The book, entitled Dinners With Ruth, is widely viewed as a response to the criticism—including that from the NPR ombudsman—that Totenberg received upon revealing the two women’s closeness when Ginsburg passed away in 2020. It also seems to be a paean to the days of yore in D.C. when Democrats, Republicans, lobbyists, and journalists could all sit around the same table and tell their private jokes that were deemed inappropriate for the public at large.
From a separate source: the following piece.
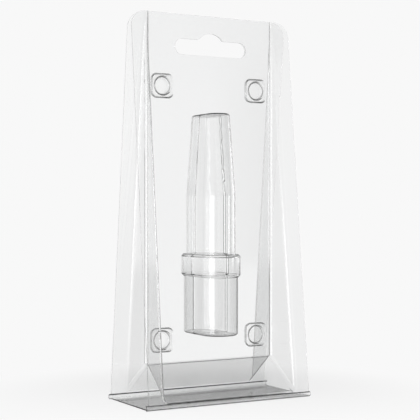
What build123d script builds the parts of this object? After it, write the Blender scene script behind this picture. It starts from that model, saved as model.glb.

As Schaffer notes, “In this universe, it seems, we’re all on the same team.” The “team” includes not only Totenberg and liberal favorite Ginsburg, but also everyone who occasionally reads their own name in Politico’s “Playbook” and is considered to be a “player.” Well-connected journalists like Totenberg exploited these friendships not only for status in a culture in which perceived proximity to power is itself a form of currency, but also for what were appropriately termed “buckraking” opportunities. As Schaffer notes, “Totenberg became part of the RBG hype machine. As the justice became an unlikely celebrity, she and Totenberg developed a sort of stage act, conducting public interviews before ticketed audiences. Totenberg would share questions in advance. The responses were more thoughtful that way, which it seems was really what the evenings were trying to show.” In other
words, it was theater masquerading as journalism.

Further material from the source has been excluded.